Second, notice Walters' demands: write that you endorse the "new diversity" and apologize for any wrong "perceptions" people may have. The very idea that Correia may not think much of the works of the "diverse" authors doesn't seem to matter. What matters is "perception" - that Correia, sincerely or not, genuflects at the right altar. That the perceptions people - the right people, of course - have of Correia be proper. The real odd thing here is that these people will simultaneously cast themselves as kingmakers (pardon, queenmakers) in the publishing industry, capable of destroying the literary livelihoods of anyone who is perceived as not being sufficiently supportive of them... but at the same time cast themselves as victims perpetually bullied by The Enemy.
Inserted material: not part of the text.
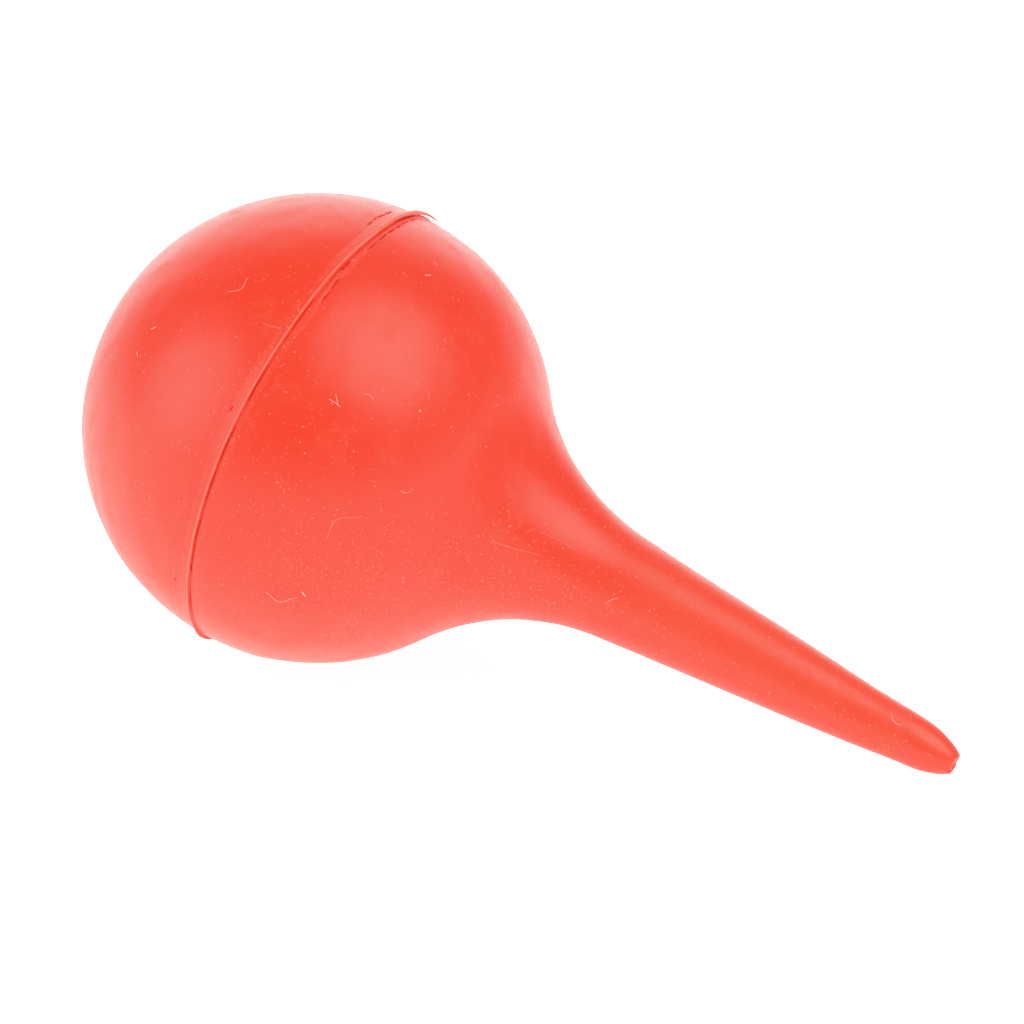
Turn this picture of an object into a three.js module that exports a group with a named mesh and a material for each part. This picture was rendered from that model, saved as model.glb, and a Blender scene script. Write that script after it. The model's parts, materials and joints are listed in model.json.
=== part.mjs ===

But third, and most importantly, is that both Wright and Correia have had fantastic responses to Walters - basically, 'There is a liberal bias in publishing and your actions have helped us expose it, and Vox can speak for himself - and his speaking for himself is no reason for us to shun him'. It's encouraging to see these guys standing up to what is a confused little man representing a culture petrified at the losing their ability to shun people into silence and compliance. In fact, it may make a sci-fi reader out of me yet.